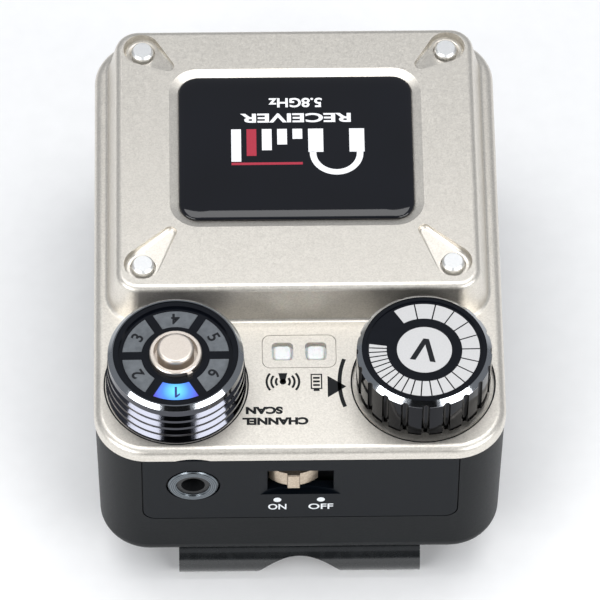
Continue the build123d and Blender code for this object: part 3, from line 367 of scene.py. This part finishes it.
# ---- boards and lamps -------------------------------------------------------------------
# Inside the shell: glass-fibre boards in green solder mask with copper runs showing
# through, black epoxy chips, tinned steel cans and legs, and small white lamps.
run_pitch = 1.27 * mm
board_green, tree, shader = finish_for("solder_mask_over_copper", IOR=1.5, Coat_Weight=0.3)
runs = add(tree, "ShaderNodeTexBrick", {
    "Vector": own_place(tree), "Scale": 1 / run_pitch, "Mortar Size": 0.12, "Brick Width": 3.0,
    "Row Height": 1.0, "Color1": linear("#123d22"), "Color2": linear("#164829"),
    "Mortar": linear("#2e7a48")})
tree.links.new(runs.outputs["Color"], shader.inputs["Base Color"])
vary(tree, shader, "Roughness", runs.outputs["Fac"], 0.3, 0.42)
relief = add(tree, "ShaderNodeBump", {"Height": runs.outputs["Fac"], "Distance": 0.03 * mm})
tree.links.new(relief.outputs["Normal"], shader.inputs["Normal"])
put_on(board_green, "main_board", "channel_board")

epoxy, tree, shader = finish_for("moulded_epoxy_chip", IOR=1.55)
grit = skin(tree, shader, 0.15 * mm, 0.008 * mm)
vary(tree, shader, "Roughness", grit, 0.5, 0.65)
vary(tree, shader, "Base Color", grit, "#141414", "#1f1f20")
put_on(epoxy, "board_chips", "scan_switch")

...

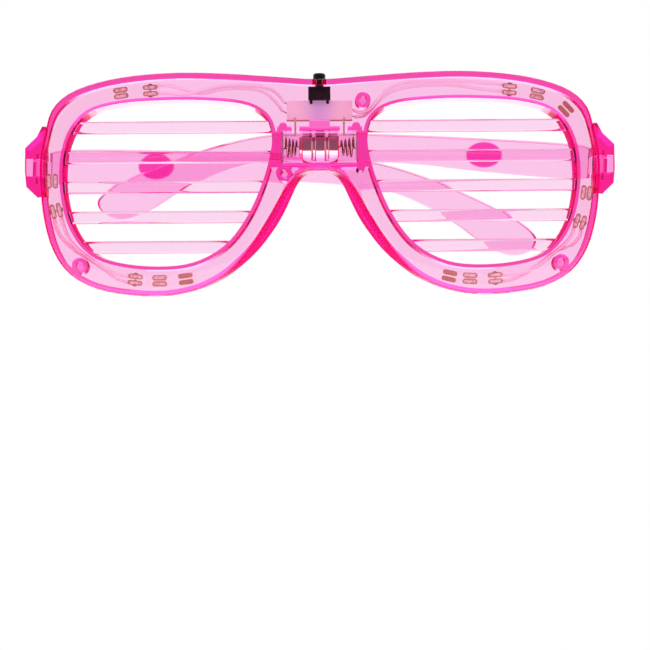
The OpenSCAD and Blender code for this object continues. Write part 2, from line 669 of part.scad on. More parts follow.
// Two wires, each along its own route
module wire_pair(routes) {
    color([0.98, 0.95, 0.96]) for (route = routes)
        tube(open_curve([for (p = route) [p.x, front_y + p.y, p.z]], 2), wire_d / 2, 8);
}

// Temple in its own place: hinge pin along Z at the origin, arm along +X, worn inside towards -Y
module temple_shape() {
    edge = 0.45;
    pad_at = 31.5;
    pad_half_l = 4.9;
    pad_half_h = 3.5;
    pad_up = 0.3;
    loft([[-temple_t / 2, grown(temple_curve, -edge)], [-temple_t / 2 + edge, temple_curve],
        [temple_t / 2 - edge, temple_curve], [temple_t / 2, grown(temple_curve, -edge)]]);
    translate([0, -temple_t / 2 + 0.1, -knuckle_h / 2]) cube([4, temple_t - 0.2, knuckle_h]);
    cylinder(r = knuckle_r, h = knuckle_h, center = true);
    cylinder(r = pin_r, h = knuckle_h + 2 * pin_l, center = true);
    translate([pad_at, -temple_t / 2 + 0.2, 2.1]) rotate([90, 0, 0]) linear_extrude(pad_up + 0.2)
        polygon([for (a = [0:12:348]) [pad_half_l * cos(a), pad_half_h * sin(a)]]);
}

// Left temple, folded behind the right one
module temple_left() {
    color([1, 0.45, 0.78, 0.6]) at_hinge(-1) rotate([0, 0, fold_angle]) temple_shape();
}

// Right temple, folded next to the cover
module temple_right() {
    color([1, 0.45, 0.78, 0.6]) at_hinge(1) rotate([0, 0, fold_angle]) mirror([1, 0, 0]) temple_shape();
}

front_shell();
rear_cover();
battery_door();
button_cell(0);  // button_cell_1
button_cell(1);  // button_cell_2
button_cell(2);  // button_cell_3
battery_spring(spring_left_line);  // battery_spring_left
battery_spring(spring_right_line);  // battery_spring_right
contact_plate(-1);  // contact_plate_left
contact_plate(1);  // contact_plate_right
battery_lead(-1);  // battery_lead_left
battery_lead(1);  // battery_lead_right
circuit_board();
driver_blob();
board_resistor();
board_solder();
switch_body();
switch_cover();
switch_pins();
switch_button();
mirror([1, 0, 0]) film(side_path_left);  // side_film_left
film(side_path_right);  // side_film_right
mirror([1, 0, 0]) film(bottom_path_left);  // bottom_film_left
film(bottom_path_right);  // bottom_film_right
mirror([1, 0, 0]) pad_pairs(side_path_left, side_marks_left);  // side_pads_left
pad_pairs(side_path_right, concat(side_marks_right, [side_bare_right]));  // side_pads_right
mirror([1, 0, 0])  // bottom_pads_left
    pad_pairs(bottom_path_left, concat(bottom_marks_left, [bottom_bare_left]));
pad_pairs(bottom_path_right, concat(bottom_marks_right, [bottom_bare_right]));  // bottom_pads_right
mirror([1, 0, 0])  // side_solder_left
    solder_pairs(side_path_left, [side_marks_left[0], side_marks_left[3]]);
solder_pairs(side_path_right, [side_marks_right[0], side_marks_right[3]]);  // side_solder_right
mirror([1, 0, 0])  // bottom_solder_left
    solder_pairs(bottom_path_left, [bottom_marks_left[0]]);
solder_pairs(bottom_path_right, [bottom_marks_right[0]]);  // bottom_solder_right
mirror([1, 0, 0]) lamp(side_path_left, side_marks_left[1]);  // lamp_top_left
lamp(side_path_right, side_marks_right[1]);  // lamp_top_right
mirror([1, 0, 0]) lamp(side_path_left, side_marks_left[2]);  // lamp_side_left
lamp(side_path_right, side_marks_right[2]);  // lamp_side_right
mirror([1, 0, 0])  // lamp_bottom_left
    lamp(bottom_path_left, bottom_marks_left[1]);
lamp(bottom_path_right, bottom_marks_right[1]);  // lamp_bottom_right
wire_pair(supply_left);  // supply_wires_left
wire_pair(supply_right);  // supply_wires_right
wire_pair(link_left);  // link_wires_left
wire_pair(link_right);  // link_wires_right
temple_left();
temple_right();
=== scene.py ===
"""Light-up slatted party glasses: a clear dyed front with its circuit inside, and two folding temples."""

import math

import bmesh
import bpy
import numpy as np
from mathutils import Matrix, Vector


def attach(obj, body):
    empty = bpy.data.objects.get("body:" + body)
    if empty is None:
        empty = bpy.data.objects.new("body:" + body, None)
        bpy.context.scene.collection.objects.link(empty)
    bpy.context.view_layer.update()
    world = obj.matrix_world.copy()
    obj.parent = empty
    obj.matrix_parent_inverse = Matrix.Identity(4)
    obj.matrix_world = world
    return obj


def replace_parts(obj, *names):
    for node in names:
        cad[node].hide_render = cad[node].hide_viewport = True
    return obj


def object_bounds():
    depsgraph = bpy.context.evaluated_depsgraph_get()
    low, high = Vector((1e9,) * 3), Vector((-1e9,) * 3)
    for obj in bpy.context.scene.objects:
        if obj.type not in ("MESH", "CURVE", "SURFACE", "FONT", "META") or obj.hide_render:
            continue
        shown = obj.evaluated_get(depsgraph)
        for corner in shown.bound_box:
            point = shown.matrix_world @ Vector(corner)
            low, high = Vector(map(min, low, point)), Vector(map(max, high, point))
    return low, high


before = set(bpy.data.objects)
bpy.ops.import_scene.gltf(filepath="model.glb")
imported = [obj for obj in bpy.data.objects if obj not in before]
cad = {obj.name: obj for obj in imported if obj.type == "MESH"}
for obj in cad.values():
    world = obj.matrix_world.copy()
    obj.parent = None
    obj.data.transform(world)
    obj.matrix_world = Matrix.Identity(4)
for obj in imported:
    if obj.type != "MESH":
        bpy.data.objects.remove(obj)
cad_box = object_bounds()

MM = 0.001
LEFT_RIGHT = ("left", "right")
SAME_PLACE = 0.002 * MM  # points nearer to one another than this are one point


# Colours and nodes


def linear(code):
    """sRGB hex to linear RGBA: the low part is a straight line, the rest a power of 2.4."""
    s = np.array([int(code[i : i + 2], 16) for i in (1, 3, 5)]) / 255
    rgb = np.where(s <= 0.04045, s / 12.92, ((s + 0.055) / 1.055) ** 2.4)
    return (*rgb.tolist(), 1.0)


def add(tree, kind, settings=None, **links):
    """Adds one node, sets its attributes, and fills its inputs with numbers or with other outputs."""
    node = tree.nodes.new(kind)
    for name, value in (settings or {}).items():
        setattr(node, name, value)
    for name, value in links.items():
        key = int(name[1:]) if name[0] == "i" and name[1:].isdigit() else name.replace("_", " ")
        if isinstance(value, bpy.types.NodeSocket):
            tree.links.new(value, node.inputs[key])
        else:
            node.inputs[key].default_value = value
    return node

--

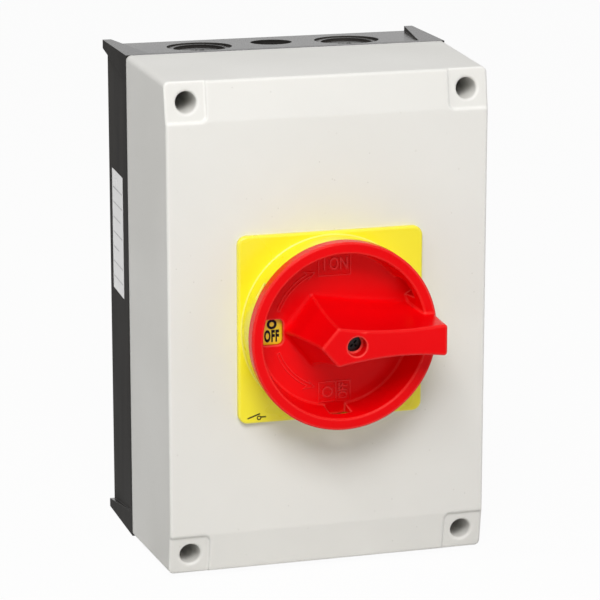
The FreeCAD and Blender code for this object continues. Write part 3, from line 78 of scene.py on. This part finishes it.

To do →
Each line from the one holding "in imported if" to the one holding "SAME_PLACE = 0.002", those two included, is to be transcribed exactly, and no other line.

Result of this exercise →
cad = {obj.name: obj for obj in imported if obj.type == "MESH"}
for obj in cad.values():
    world = obj.matrix_world.copy()
    obj.parent = None
    obj.data.transform(world)
    obj.matrix_world = Matrix.Identity(4)
for obj in imported:
    if obj.type != "MESH":
        bpy.data.objects.remove(obj)
cad_box = object_bounds()

MM = 0.001
LEFT_RIGHT = ("left", "right")
SAME_PLACE = 0.002 * MM  # points nearer to one another than this are one point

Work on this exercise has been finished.